A licensed café and very tempting deli, the owners of the World’s Larder work with small, artisan producers for everything from their delicious coffee to their daily bread (delivered each morning from French bakery Boulangerie Jade). Alan calls it a ‘great little star in the east and brilliant all-rounder’.

(Well spotted, I Heart Wanstead.)
Meanwhile bookies Jenningsbet, which became the High Street’s third bookmakers when it opened in the former Woolwich Building Society office, has ceased trading at Wanstead.
A sign on the shutters refers customers to its branches elsewhere. Jenningsbet was the subject of a Wanstead Society campaign when it opened with an illuminated sign; planning permission was later refused for it. One tweeter believes it’s going to become a cafe.

Much to-ing and fro-ing in Labour party circles has resulted in former MP and union official John Cryer being selected as the candidate to follow Harry Cohen as Leyton and Wanstead MP. TV historian Tristram Hunt was one of the losing hopefuls.

And Wanstead’s most notorious feline resident, Pebbles, better known as Susan Boyle’s cat, seems to be on her way west. The Sun has reported that SuBo is leaving Lothian to buy a flat in Chelsea, meaning cat and owner can be reunited.

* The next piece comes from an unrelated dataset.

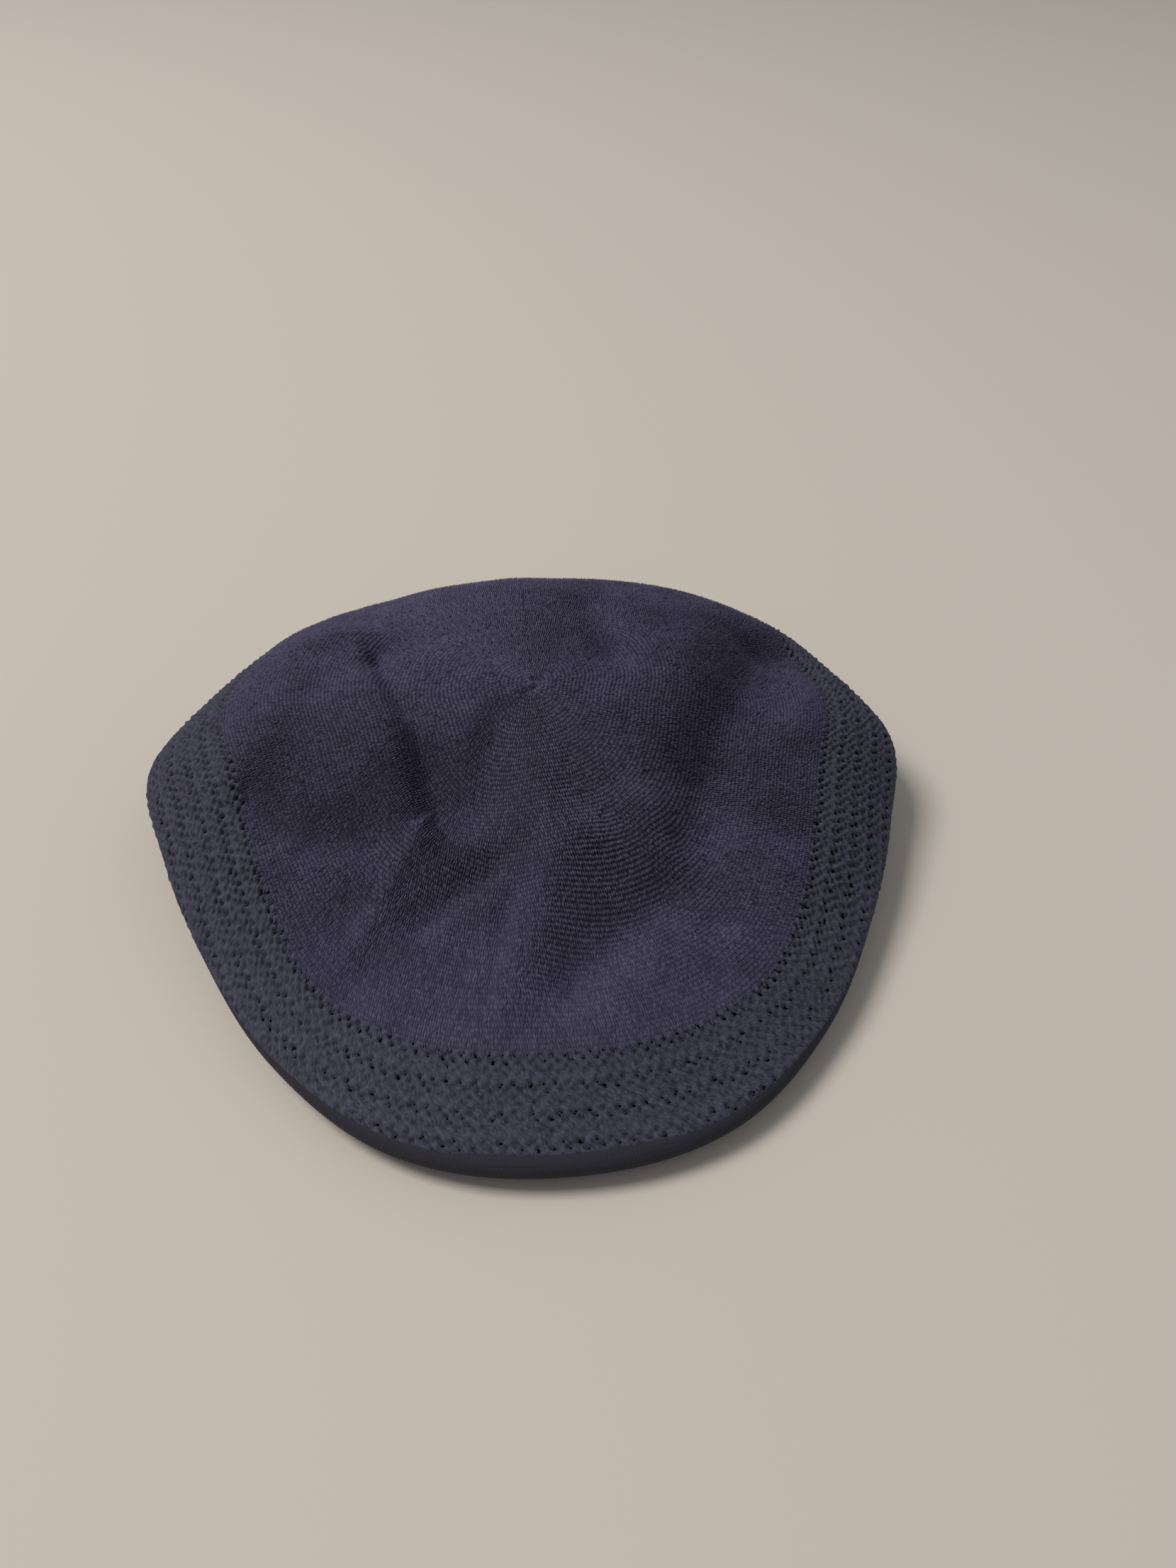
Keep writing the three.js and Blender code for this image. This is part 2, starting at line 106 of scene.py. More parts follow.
UNDULATIONS = ((24.0, 0.9, 3), (11.0, 0.4, 4))   # breadth, height and seed of the knit's unevenness

# Knit sizes in millimetres, measured on the photograph at the cap's scale
STITCH_PITCH = 0.78     # plain knit, from one stitch to the next around the cap
COURSES = 80            # rounds of plain stitches from the rosette to the openwork
STITCH_HEIGHT = 0.75
STITCH_LIFT = 0.25      # of the stitches over the sheet beneath them
STITCH_LENGTHS = (1.35, 1.75)   # least and most, as shares of the distance between rounds
STITCH_WIDTHS = (0.92, 1.25)    # as shares of the distance to the next stitch
STITCH_RISES = (0.6, 1.2)       # as shares of STITCH_HEIGHT
STITCH_TONES = (0.5, 1.05)
STITCH_LEAN = (0.16, 0.14)      # mean and spread in radians
STITCH_STRAY = (0.10, 0.08)     # spread from its even place, around and away, in stitches and rounds
STITCH_EDGE_PAINTED_SHADE = 0.85     # how much darker a stitch is painted at its edges, where it stands out fully: painted shade between stitches
STITCH_DROPPED = 0.03   # share of the stitches that lie too deep to be seen
SEAM_DROPPED = 0.5      # the same share along the back seam
SEAM_HALF_WIDTH = 0.4
OVERLAP = 2             # rounds of plain stitches that run on over the openwork
OVERLAP_TONE = 0.75
OVERLAP_DROPPED = 0.3   # further share dropped for each round past the start of the openwork
MOTTLE = (7.0, 0.13, 6)         # breadth in mm, depth and seed of the yarn's soft change of tone
FRONT_SHADED_TONE = 0.5        # tone of a stitch that doesn't stand out at all, as a share of one that does fully: painted shade towards the front
FRONT_SMOOTHED = (30, 95, 0.6)  # mm ahead where the stitches begin and end to flatten, and how much they do
LEFT_BACK_SHADE_AREA = (25, 80, -25, 25)   # mm to the left, then mm back, over which the yarn is painted darker
LEFT_BACK_PAINTED_SHADE = 0.20    # how much darker it is painted there: painted shade
STRANDS = 24            # long stitches that are drawn together at the rosette
STRAND_REACHES = (1.8, 4.2)
STRAND_LENGTH = 1.7     # as a share of the reach
STRAND_WIDTHS = (0.35, 0.6)
STRAND_RISES = (0.3, 0.7)
STRAND_TONES = (0.3, 1.3)
PINCH_DEPTH = 1.3
PINCH_REACH = 3.2
VENT_COLUMNS = 192      # vent holes in one round
VENT_PITCH = 8.2        # from one round of vent holes to the next
VENT_SLANT = 0.018      # columns that the vent holes drift sideways in each millimetre
LIP_START = 8.0         # degrees from the front where the smooth edge of the peak begins to narrow
LIP_NARROWING = 0.45    # how far round the roll that edge has drawn back at the ends of the peak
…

The Co-op, currently an increasingly tatty-looking Somerfield, has applied to put new signs on its shop. The question of what kinds of signs Wanstead shops have is a vexed one, especially for the Wanstead Society, which ran a competition last year to encourage a “smarter High Street”.

Artists' impression of how Wanstead Co-op will look, part of the planning application, © futurama.ltd.uk

The Co-op’s designs are available to view on the Redbridge-i website
, and though much larger and (literally) greener than the existing Somerfield signs, will not be illuminated plastic boxes – they will be lit with spotlights. This may be cheering news to those who thought the High Street was in a spiral of aesthetic decline.
The council is inviting comments on the application now.

Wansteadium reported last week that the Wanstead Guardian had tracked down Piers Pereira, who was named in a mischievously doctored Wikipedia entry about South Woodford. Mr Pereira blamed his friend Sean Preston, who has had the chutzpah to write to the Guardian this week explaining his actions (no link available). He writes that his time living in South Woodford has been “the worst five years of my life, mainly due to the lobster-like majority that inhabits the area”.

He says he’s leaving and is moving back to Zone 2, “a mythical land of opportunity and natural complexions”. He adds:

“I find the women of South Woodford to be vulgar in appearance and thus, unlikely to encourage the desire within me requisite for courtship. In short I’m too cool, dashing, intelligent and outright good-looking to find a suitable life-partner in the area.”